◆ **TASK OBJECTIVE**
Answer with nothing but the number of lines that include the word "from".

◆ **DATA LISTING**

::::::

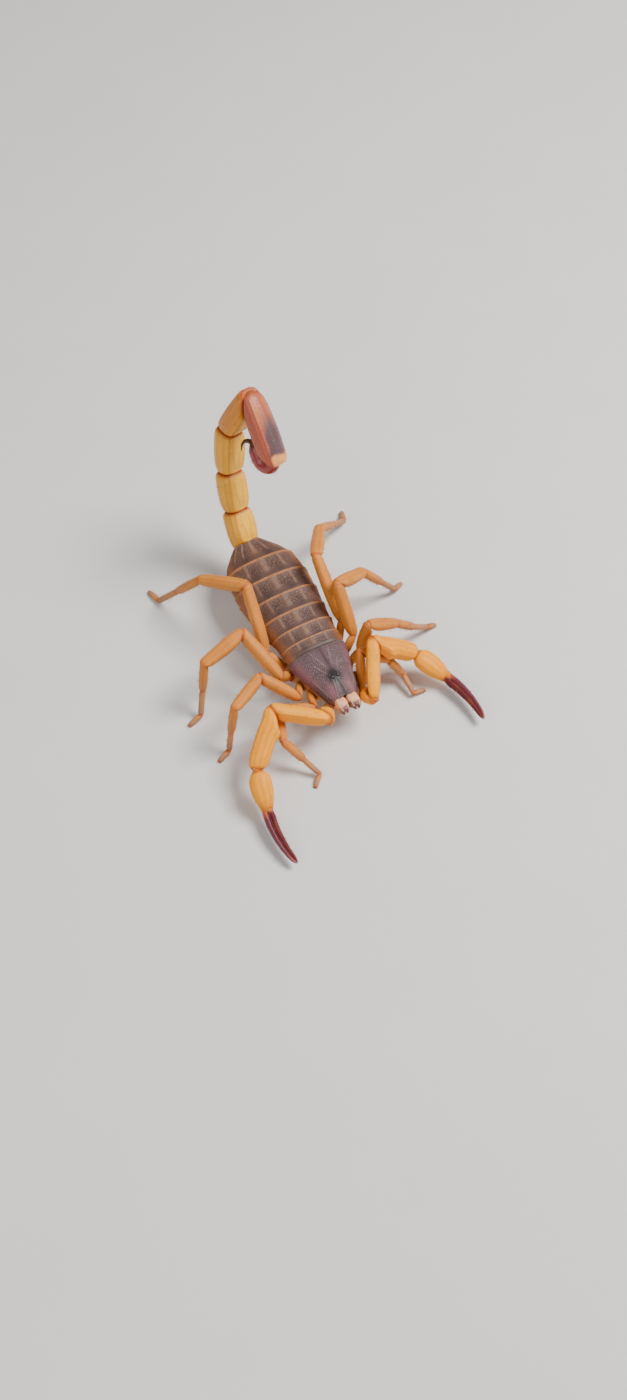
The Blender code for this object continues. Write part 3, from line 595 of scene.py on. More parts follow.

::::::

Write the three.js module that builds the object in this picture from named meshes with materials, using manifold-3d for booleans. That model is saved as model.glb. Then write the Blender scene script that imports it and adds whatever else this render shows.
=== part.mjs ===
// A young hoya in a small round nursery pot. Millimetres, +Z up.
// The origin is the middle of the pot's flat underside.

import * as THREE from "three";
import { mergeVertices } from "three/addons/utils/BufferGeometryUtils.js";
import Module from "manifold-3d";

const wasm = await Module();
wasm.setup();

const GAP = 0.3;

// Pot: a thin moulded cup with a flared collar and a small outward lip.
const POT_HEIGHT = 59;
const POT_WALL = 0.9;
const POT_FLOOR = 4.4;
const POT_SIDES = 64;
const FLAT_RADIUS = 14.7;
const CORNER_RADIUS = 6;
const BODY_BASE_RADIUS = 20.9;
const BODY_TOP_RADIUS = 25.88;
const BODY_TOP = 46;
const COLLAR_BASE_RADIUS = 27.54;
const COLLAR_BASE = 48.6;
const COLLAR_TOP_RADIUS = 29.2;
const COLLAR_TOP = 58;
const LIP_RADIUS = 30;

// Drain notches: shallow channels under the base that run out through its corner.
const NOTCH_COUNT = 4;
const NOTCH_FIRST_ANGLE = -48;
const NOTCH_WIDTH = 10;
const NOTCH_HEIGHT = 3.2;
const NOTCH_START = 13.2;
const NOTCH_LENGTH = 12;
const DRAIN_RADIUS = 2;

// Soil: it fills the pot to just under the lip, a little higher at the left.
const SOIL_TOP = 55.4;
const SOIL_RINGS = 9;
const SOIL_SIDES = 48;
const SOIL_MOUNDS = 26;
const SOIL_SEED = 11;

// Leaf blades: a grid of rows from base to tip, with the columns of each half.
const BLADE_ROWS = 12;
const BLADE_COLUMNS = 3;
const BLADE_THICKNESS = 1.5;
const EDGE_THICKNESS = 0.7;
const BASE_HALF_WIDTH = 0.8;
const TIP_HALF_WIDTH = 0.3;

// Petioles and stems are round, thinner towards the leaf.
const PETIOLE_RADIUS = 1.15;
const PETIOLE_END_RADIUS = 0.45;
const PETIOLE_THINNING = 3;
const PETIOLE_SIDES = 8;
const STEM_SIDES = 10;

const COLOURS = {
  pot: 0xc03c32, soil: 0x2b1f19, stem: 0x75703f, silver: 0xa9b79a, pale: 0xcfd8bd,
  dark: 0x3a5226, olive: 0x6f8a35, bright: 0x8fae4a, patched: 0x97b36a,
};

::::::

◆ **RESPONSE TO THE TASK**
6